His solo becomes a collective chorus. A symphony of resistance.

Italy goes for three total shutdowns. Schoolkids and mothers join dockworkers, university students, writers and artists, singing songs of solidarity with the homeless people of a ravaged Gaza. Packed concerts becoming arenas of protest. Football stadiums erupting with the colours of the Palestine flag. City after city have exploded. Slogans of mass resistance resonate like a memory in slow motion. Like graffiti in long hand, on a faded brick wall, written yesterday.

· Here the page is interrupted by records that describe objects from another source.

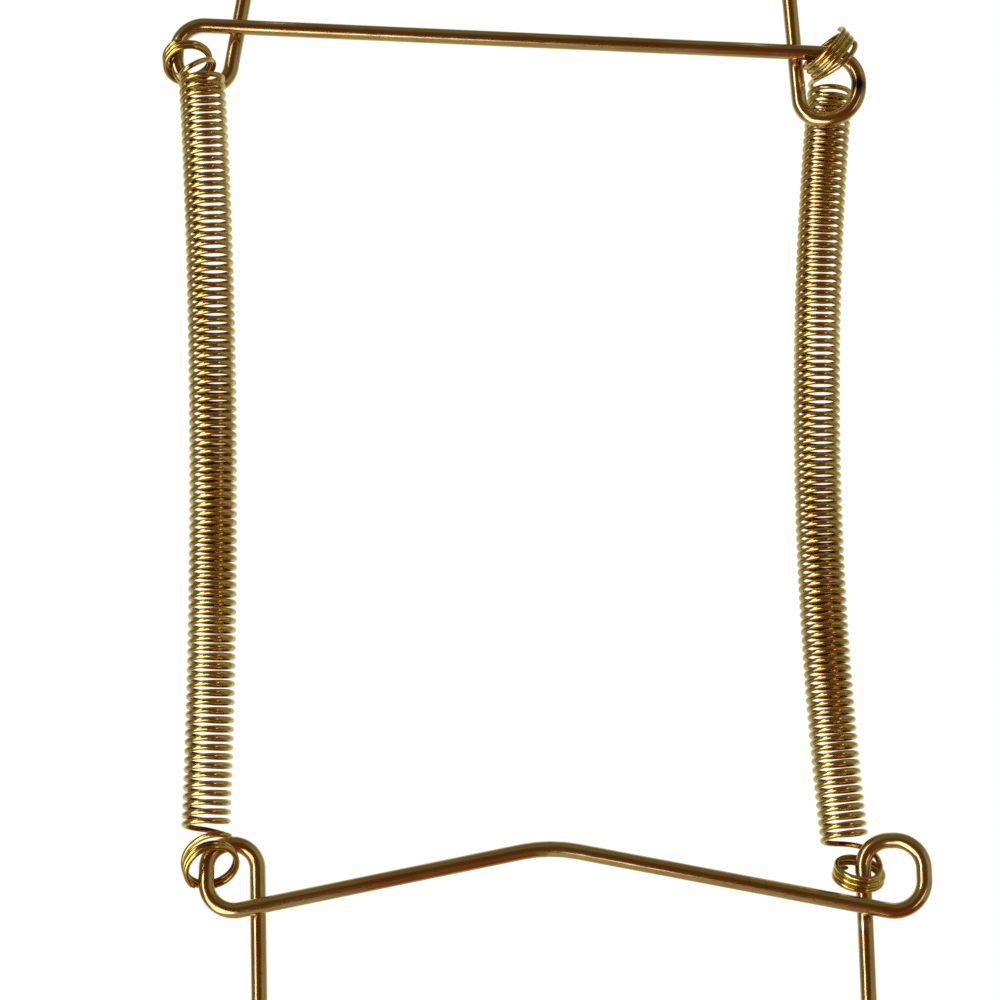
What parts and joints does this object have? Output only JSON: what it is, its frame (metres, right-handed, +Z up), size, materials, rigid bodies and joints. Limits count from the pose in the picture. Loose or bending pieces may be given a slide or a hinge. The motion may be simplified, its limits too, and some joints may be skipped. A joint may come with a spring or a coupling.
{
  "type": "plate display stand",
  "caption": "Wall-hung plate display stand of brass-plated wire, with looped bars, extension springs and sleeved claws that grip a plate's rim.",
  "frame": {"origin": "centre of the upper wire's straight crossbar, where it rests on a wall hook", "axes": "+Z up the wall, +X to the right for someone facing the plate, -Y out of the wall towards the plate and the viewer"},
  "size_m": [0.0995, 0.0214, 0.1871],
  "materials": {
    "brass_wire": "polished",
    "spring_wire": "polished",
    "vinyl": "satin"
  },
  "bodies": {
    "upper_frame": {"upper_wire": "brass_wire", "upper_left_sleeve": "vinyl", "upper_right_sleeve": "vinyl"},
    "spring_tops": {"left_spring": "spring_wire"},
    "spring_feet": {"right_spring": "spring_wire"},
    "lower_frame": {"lower_wire": "brass_wire", "lower_left_sleeve": "vinyl", "lower_right_sleeve": "vinyl"}
  },
  "joints": [
    {"name": "upper_swing", "type": "hinge", "parent": "upper_frame", "child": "spring_tops", "pos_m": [0, 0.0003, -0.0025], "axis": [1, 0, 0], "range_deg": [-40, 40]},
    {"name": "spring_stretch", "type": "slide", "parent": "spring_tops", "child": "spring_feet", "axis": [0, 0, -1], "range_m": [0, 0.05], "stiffness_N_per_m": 337, "deforming": ["left_spring", "right_spring"]},
    {"name": "lower_swing", "type": "hinge", "parent": "spring_feet", "child": "lower_frame", "pos_m": [0.004, 0.001, -0.1103], "axis": [1, 0, 0], "range_deg": [-40, 40]}
  ]
}
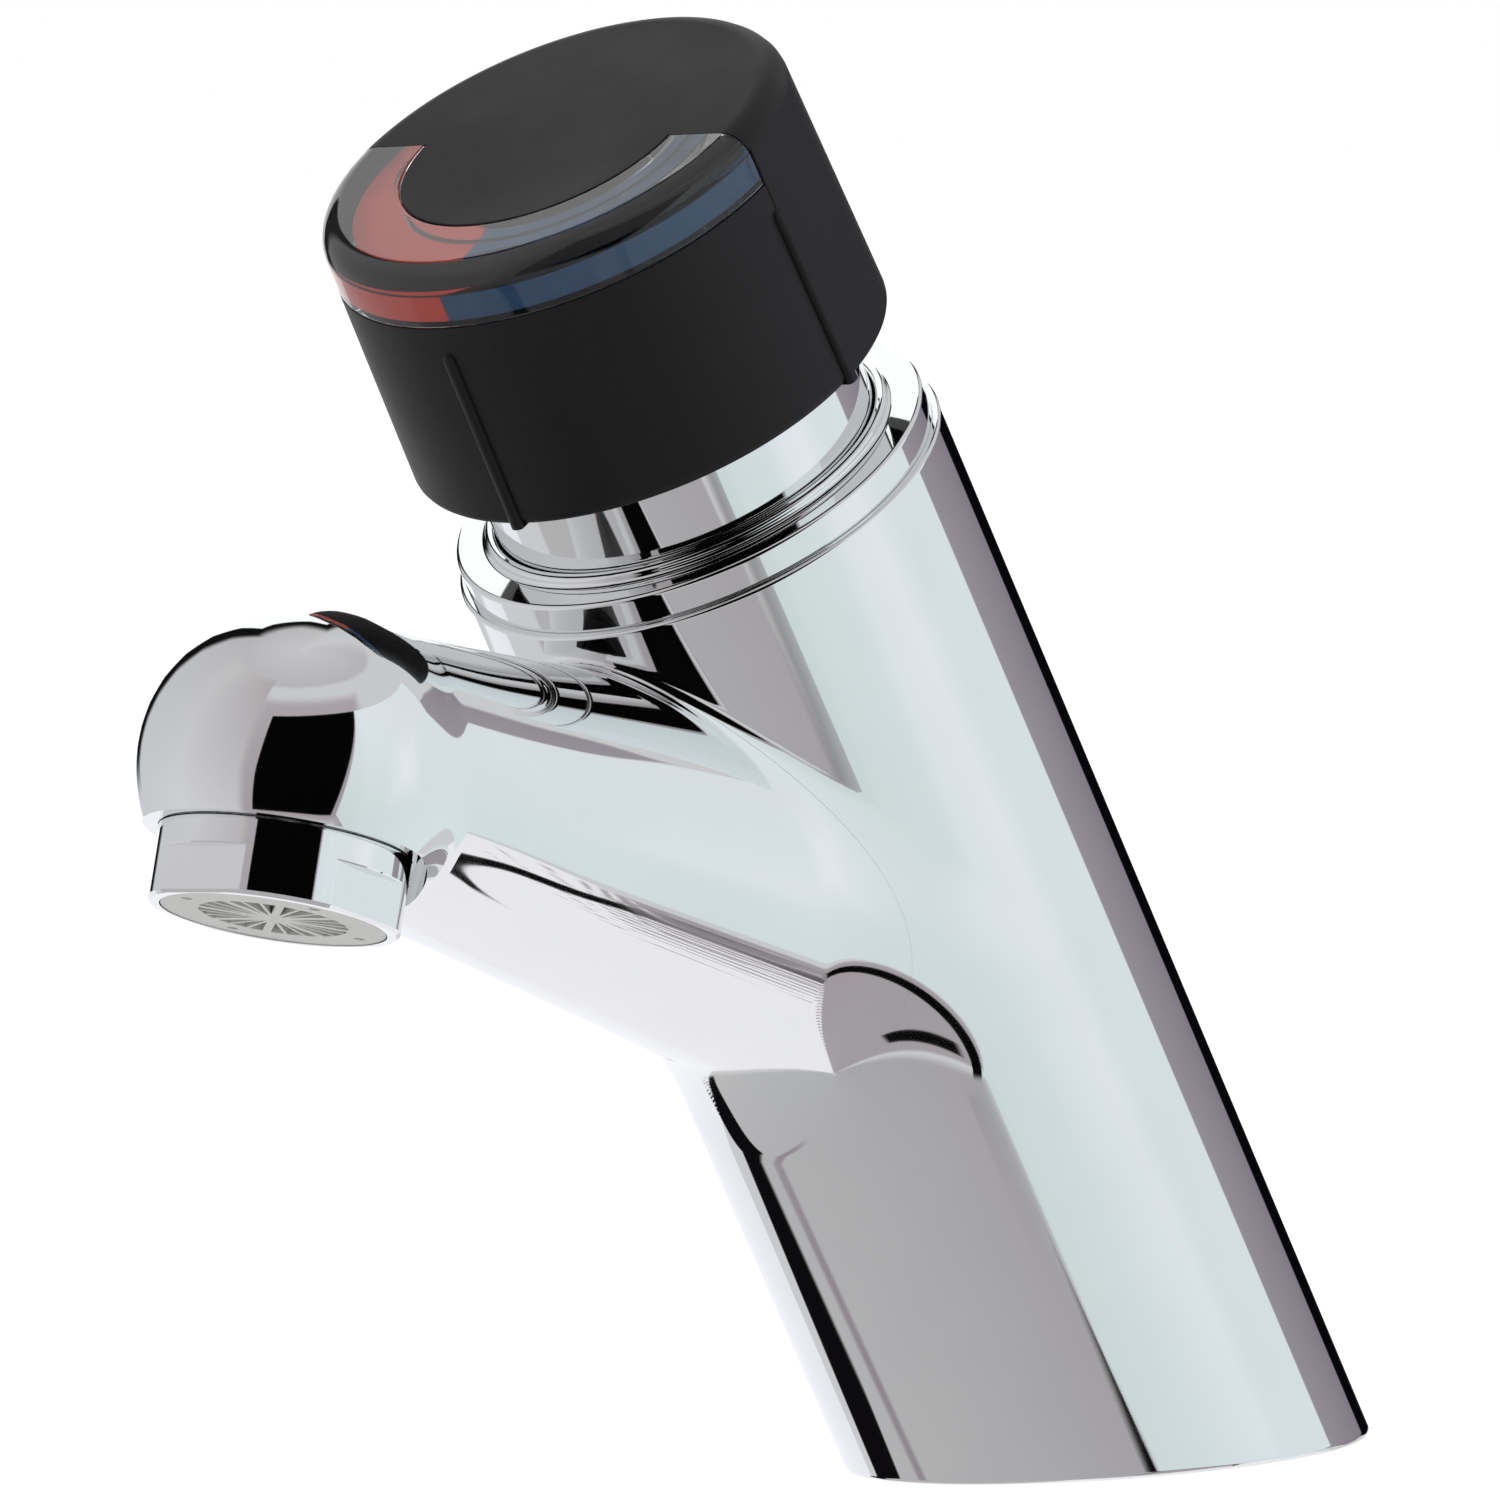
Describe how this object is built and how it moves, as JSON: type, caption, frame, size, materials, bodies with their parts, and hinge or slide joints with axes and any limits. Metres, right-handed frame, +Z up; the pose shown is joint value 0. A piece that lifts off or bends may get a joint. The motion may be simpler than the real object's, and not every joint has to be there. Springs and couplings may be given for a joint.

And then arrives a smiling young immigrant from New York, touching hands and hearts, ready to take on the mighty empire of white billionaires, and racist deep pockets, with their media and war machines of mass murders, and their phobia of mythical commies –Reds under the Beds! He does not fudge or doublespeak – he speaks it right on their faces. Yes, it is a genocide in Gaza, he says. He stands with the suffering and aspirations of ordinary folks, across race and colour, and he means it. No wonder, he sparks optimism and joy all over the world.

Ditto in Spain and Ireland. And in campuses across Europe and the US. On the streets and public squares. Everyday a new song emerges in the horizon, solo, shared, sung alone and in chorus, becoming an international anthem in the social media. Like Bella Ciao!

When emotions and melodies of resistance touch the deepest chord of the soul, become so intensely popular, viral, loved, sung in private and public spaces, how can you condemn them in prison?

I tell you, nothing is immortal. Nothing lasts forever. Not even banana republics.